The endpoints reflect an action’s lifecycle:
In the prepare endpoint, we compute the state for the start and stop using the action configuration and target information.
For the Lambda failure injection, extracting the SSM Parameter name and computing its value is the configuration for failure lambda. We implement the prepare handler in extlambda/action.go:
failureInjectionParam := request.Target.Attributes["aws.lambda.failure-injection-param"] if failureInjectionParam == nil || len(failureInjectionParam) == 0 { return nil, extutil.Ptr(extension_kit.ToError("Target is missing the 'aws.lambda.failure-injection-param' attribute. Did you wrap the lambda with https://github.com/gunnargrosch/failure-lambda ?", nil)) } state := &LambdaActionState{ Param: failureInjectionParam[0], Config: failureInjectionConfig{ FailureMode: "statuscode", Rate: request.Config["rate"].(float64) / 100.0, StatusCode: int(request.Config["statuscode"].(float64)), IsEnabled: true, }, }
We use the state we get passed in from the prepare lifecycle step and put the failure injection config into the SSM Parameter value using the PutParameter() API call. When the Lambda function is called next time, it picks up that configuration. (start handler in extlambda/action.go)
_, err = client.PutParameter(ctx, &ssm.PutParameterInput{ Name: extutil.Ptr(state.Param), Value: extutil.Ptr(string(value)), Type: types.ParameterTypeString, DataType: extutil.Ptr("text"), Description: extutil.Ptr("lambda failure injection config - set by steadybit"), Overwrite: extutil.Ptr(true), })
We need to remove the SSM parameter using DeleteParameter(), so the next time the Lambda function executes, it won’t inject the failure. If the start fails, the stop will be called nevertheless – so we ignore when the parameter is not found. (stop handler in extlambda/action.log)

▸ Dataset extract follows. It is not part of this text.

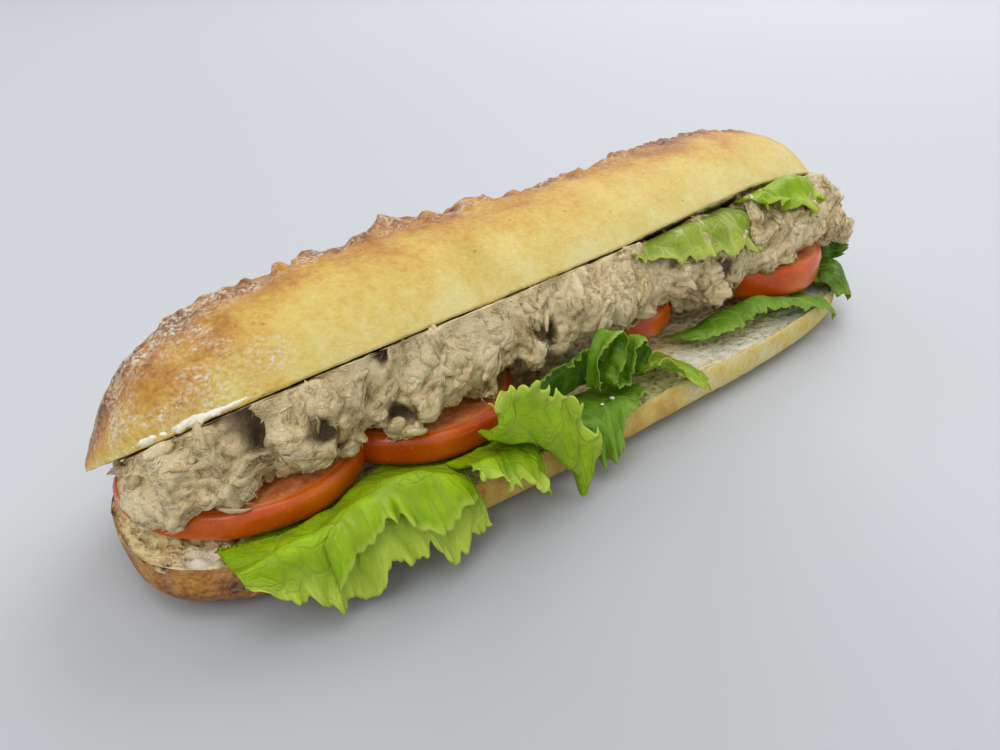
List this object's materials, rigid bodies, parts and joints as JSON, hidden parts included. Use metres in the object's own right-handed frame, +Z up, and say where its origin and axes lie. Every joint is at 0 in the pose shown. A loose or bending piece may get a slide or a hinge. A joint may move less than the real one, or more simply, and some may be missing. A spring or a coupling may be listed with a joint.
{
  "type": "filled long roll sandwich",
  "caption": "Long crusty roll slit along its front and filled with flaked fish, tomato slices and curly lettuce leaves.",
  "frame": {"origin": "on the loaf's flat underside, midway along and across it", "axes": "+X runs along the loaf, -Y is the open side with the filling, +Z is up"},
  "size_m": [0.2824, 0.0956, 0.0689],
  "materials": {
    "bread": "matt crust, golden above, pale at the lips, with flour",
    "fish": "moist fibrous flakes",
    "tomato": "wet flesh with glossy peel",
    "lettuce": "waxy bright leaf",
    "lettuce_dark": "wet dark leaf"
  },
  "bodies": {
    "root": {"bread": "bread", "fish": "fish", "tomato_1": "tomato", "tomato_2": "tomato", "tomato_3": "tomato", "tomato_4": "tomato", "lettuce_front": "lettuce", "lettuce_frill_low": "lettuce", "lettuce_frill_high": "lettuce", "lettuce_dark_low": "lettuce_dark", "lettuce_dark_high": "lettuce_dark", "lettuce_roll": "lettuce_dark", "lettuce_flat": "lettuce", "lettuce_strip": "lettuce_dark", "lettuce_end_low": "lettuce_dark", "lettuce_end_high": "lettuce_dark", "lettuce_top_pale": "lettuce", "lettuce_top_bright": "lettuce"}
  },
  "joints": []
}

_, err = client.DeleteParameter(ctx, &ssm.DeleteParameterInput{ Name: extutil.Ptr(state.Param), }) if err != nil { var notFound *types.ParameterNotFound if !errors.As(err, ¬Found) { return extutil.Ptr(extension_kit.ToError("Failed to delete ssm parameter", err)) } }
As for the discovery we implemented in part 2, the platform knows nothing about the action. So we provide some metadata for the action.

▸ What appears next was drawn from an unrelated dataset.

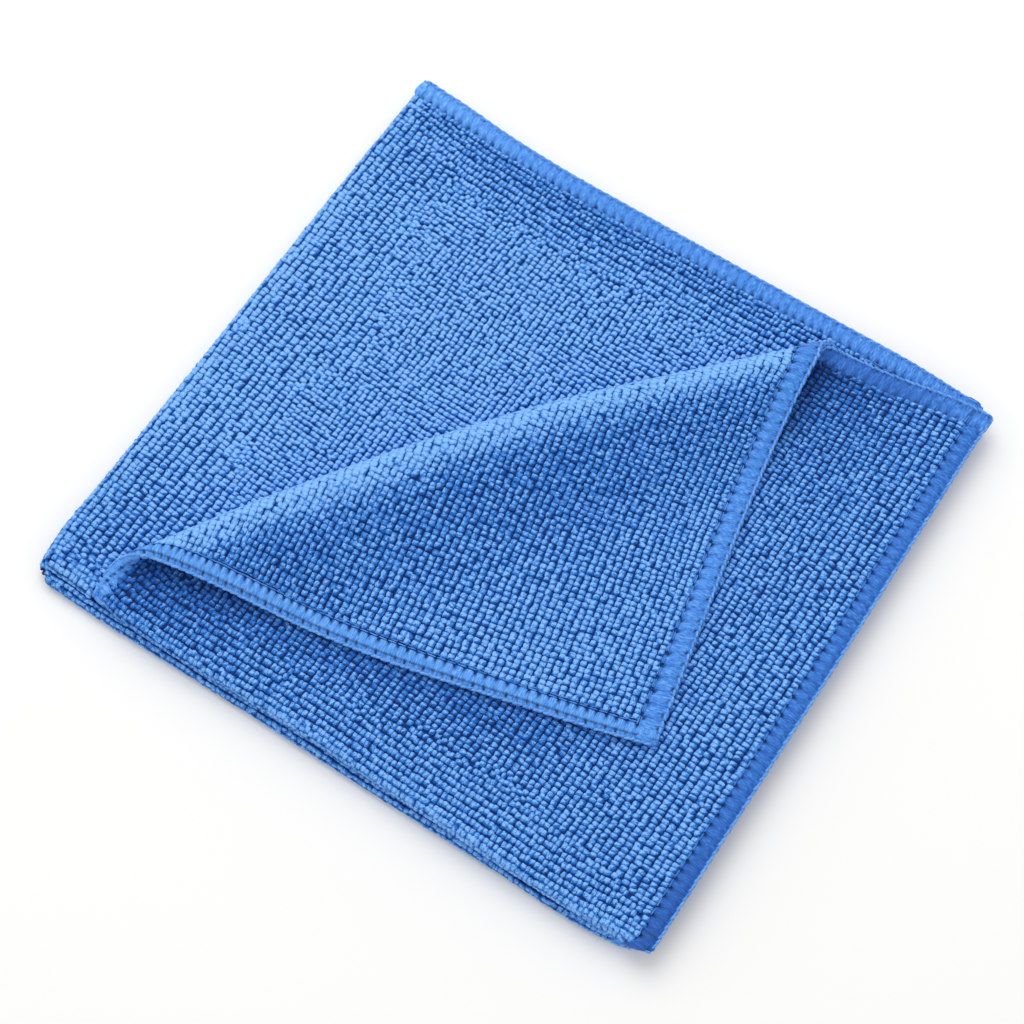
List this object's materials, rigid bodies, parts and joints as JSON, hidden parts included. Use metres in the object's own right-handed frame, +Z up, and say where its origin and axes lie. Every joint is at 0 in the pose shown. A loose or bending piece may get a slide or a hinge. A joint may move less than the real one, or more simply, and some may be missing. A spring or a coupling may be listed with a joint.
{
  "type": "microfibre cloth",
  "caption": "Square-folded microfibre cleaning cloth with an overlocked hem, lying flat, a corner of its top ply turned back in a soft roll.",
  "frame": {"origin": "centre of the folded cloth's box on the surface it lies on", "axes": "+X along the front fold, towards the hemmed side; +Y from the front fold towards the back hem; +Z up"},
  "size_m": [0.2046, 0.1938, 0.0184],
  "materials": {
    "cloth": "mid blue dyed microfibre pearl knit, matt, with satin overlock thread on the hem"
  },
  "bodies": {
    "root": {"cloth": "cloth"}
  },
  "joints": []
}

For the id, we use the targetID
with a suffix. The id has to be unique for your Steadybit instance. And we also classify the action as an attack, so the platform and users know it might cause harm.
Id: fmt.Sprintf("%s.statusCode", targetID), Kind: action_kit_api.Attack,
We set a label, icon, and description. These will appear in the experiment editor and should briefly explain to the user what will happen.
Label: "Inject Status Code", Description: "Returns a fixed status code.", Icon: extutil.Ptr(targetIcon),
We specify the target type the action operates on and provide a selection template. These will appear in the step configuration dialog. The selection template helps users to narrow down their targets faster.
TargetType: extutil.Ptr(targetID), TargetSelectionTemplates: extutil.Ptr([]action_kit_api.TargetSelectionTemplate{ { Label: "by function name", Query: "aws.lambda.function-name=\"\"", }, }),
We specify who is in control of the timing for the action. For time control, we have three options:
Instantaneous
: We can use this for actions that finish immediately, e.g., kill a process, or reboot.Internal
: We don’t know the duration beforehand, and the action tells when it is finished, e.g., rolling restart. When we use this, we have to implement the status endpoint.External
: We know the exact duration of the action in advance. The agent will call the stop endpoint at the given time. We must add a duration parameter for this. That is the case in our example. We will use this.TimeControl: action_kit_api.External
Last but not least, we specify the parameters that this action accepts. These will appear as input values for the user:
{ Label: "Duration", Name: "duration", Type: "duration", Description: extutil.Ptr("The duration of the attack."), Advanced: extutil.Ptr(false), Required: extutil.Ptr(true), DefaultValue: extutil.Ptr("30s"), Order: extutil.Ptr(0), }, { Name: "statuscode", Label: "Status Code", Description: extutil.Ptr("The status code to return."), Type: action_kit_api.Integer, DefaultValue: extutil.Ptr("500"), Required: extutil.Ptr(true), Order: extutil.Ptr(1), }, ...
So after deploying the new version of our extension, the Steadybit platform should pick up the new attack. We can verify this by looking at the extension list:
Then we can go ahead, design and execute an experiment using the new attack:
So, I didn’t expect to find any errors before writing this extension and the blog post. But while playing around with the attack, I found a bug in our exception handling code.
So the thing with lambdas is that they are always available and run flawlessly, so the callers don’t expect them to fail, but when they do – there are untested code paths ahead.
Now we have an additional tool in our toolbox to test this. Injecting HTTP status codes is the beginning; failure-lambda can do much more!
If you are interested in the complete code for this extension, you can find it on github.com/joshiste/extension-aws-lambda.
And after some polishing and adding tests to the code, I’m pretty sure the new attacks will find a way into our official AWS extension.